» **Given exercise**:
Take the data below and write out exactly the lines from the one with "const carriage = new THREE.Group();" through the one with "nodes[node].hide_render = nodes[node].hide_viewport"; omit every other line.

» **Material provided**:
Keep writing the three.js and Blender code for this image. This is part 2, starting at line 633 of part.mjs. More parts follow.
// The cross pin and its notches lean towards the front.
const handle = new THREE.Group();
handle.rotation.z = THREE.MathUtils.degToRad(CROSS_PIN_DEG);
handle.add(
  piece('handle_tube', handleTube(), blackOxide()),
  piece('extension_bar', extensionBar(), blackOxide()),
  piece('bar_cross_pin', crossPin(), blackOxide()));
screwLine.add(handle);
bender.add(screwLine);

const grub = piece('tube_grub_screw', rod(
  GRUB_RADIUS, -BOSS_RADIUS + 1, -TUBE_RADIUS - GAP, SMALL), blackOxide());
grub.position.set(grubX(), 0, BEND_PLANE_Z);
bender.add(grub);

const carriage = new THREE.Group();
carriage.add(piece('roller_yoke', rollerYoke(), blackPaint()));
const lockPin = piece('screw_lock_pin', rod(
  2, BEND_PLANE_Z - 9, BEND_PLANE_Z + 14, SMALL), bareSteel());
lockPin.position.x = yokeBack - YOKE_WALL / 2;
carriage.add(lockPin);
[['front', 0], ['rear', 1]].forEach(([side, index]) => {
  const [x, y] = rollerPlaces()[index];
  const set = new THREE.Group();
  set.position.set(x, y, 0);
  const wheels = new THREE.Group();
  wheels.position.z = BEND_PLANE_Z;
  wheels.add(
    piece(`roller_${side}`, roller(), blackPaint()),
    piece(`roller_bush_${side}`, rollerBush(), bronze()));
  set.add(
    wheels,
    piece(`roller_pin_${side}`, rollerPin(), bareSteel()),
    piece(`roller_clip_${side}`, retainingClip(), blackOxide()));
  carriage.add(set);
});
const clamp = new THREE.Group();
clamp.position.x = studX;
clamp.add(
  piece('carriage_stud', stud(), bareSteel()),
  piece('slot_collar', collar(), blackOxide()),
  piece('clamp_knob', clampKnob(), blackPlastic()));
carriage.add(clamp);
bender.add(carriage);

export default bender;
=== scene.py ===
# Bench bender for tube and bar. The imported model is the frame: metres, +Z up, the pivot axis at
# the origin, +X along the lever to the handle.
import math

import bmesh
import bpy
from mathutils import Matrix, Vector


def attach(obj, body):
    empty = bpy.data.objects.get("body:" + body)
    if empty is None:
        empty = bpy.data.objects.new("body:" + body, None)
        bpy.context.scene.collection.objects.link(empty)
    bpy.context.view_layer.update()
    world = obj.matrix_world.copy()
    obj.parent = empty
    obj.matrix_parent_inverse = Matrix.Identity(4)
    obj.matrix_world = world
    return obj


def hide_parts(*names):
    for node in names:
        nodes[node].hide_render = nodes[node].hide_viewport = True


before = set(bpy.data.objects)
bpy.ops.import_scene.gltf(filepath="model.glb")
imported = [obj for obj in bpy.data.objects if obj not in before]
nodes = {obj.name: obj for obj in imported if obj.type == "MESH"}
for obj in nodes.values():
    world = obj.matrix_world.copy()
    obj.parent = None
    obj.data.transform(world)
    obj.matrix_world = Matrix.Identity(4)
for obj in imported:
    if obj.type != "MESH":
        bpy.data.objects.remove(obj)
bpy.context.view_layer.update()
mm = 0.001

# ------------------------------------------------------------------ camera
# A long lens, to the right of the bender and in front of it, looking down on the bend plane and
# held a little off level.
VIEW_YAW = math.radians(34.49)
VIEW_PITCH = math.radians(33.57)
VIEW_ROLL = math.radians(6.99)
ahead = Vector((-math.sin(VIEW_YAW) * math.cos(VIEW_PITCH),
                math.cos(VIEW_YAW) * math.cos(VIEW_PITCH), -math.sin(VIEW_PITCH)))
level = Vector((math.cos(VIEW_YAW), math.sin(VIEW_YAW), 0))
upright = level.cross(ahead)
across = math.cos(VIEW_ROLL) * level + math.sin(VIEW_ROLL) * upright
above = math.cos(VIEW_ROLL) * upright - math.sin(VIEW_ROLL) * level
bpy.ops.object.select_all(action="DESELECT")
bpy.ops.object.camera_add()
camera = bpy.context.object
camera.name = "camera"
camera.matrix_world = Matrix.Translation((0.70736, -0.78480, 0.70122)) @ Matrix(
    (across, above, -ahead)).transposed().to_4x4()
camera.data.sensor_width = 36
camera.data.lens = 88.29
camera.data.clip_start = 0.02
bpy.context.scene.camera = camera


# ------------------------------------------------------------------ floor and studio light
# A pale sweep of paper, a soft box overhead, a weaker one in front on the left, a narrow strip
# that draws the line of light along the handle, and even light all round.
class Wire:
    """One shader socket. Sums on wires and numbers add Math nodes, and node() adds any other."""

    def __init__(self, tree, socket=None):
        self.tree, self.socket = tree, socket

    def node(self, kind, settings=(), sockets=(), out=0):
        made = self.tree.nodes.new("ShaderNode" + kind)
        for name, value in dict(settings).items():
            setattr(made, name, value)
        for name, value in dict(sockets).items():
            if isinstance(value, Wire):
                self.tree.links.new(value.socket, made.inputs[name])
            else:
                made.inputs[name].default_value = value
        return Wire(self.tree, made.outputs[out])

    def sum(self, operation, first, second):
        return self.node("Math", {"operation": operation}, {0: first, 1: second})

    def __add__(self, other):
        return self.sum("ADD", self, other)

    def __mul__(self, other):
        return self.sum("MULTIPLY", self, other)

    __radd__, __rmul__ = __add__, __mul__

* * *

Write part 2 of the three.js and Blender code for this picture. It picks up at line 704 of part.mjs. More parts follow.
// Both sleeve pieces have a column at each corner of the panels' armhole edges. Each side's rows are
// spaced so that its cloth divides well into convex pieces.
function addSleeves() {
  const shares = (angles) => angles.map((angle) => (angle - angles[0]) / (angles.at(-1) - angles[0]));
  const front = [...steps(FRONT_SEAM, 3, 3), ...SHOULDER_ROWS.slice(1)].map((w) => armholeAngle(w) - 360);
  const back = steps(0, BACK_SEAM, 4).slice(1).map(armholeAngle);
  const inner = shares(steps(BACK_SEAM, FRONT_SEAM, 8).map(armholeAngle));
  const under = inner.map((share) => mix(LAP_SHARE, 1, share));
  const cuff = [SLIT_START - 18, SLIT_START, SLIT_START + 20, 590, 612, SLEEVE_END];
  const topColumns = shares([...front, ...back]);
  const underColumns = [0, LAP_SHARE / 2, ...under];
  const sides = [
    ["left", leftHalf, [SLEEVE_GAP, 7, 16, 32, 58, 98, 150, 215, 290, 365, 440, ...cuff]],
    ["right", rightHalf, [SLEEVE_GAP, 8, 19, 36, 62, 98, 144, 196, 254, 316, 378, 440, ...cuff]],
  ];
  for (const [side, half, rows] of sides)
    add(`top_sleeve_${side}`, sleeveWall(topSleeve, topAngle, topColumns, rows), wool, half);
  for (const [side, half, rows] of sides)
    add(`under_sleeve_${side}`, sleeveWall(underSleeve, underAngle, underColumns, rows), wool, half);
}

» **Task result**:
const carriage = new THREE.Group();
carriage.add(piece('roller_yoke', rollerYoke(), blackPaint()));
const lockPin = piece('screw_lock_pin', rod(
  2, BEND_PLANE_Z - 9, BEND_PLANE_Z + 14, SMALL), bareSteel());
lockPin.position.x = yokeBack - YOKE_WALL / 2;
carriage.add(lockPin);
[['front', 0], ['rear', 1]].forEach(([side, index]) => {
  const [x, y] = rollerPlaces()[index];
  const set = new THREE.Group();
  set.position.set(x, y, 0);
  const wheels = new THREE.Group();
  wheels.position.z = BEND_PLANE_Z;
  wheels.add(
    piece(`roller_${side}`, roller(), blackPaint()),
    piece(`roller_bush_${side}`, rollerBush(), bronze()));
  set.add(
    wheels,
    piece(`roller_pin_${side}`, rollerPin(), bareSteel()),
    piece(`roller_clip_${side}`, retainingClip(), blackOxide()));
  carriage.add(set);
});
const clamp = new THREE.Group();
clamp.position.x = studX;
clamp.add(
  piece('carriage_stud', stud(), bareSteel()),
  piece('slot_collar', collar(), blackOxide()),
  piece('clamp_knob', clampKnob(), blackPlastic()));
carriage.add(clamp);
bender.add(carriage);

export default bender;
=== scene.py ===
# Bench bender for tube and bar. The imported model is the frame: metres, +Z up, the pivot axis at
# the origin, +X along the lever to the handle.
import math

import bmesh
import bpy
from mathutils import Matrix, Vector


def attach(obj, body):
    empty = bpy.data.objects.get("body:" + body)
    if empty is None:
        empty = bpy.data.objects.new("body:" + body, None)
        bpy.context.scene.collection.objects.link(empty)
    bpy.context.view_layer.update()
    world = obj.matrix_world.copy()
    obj.parent = empty
    obj.matrix_parent_inverse = Matrix.Identity(4)
    obj.matrix_world = world
    return obj


def hide_parts(*names):
    for node in names:
        nodes[node].hide_render = nodes[node].hide_viewport = True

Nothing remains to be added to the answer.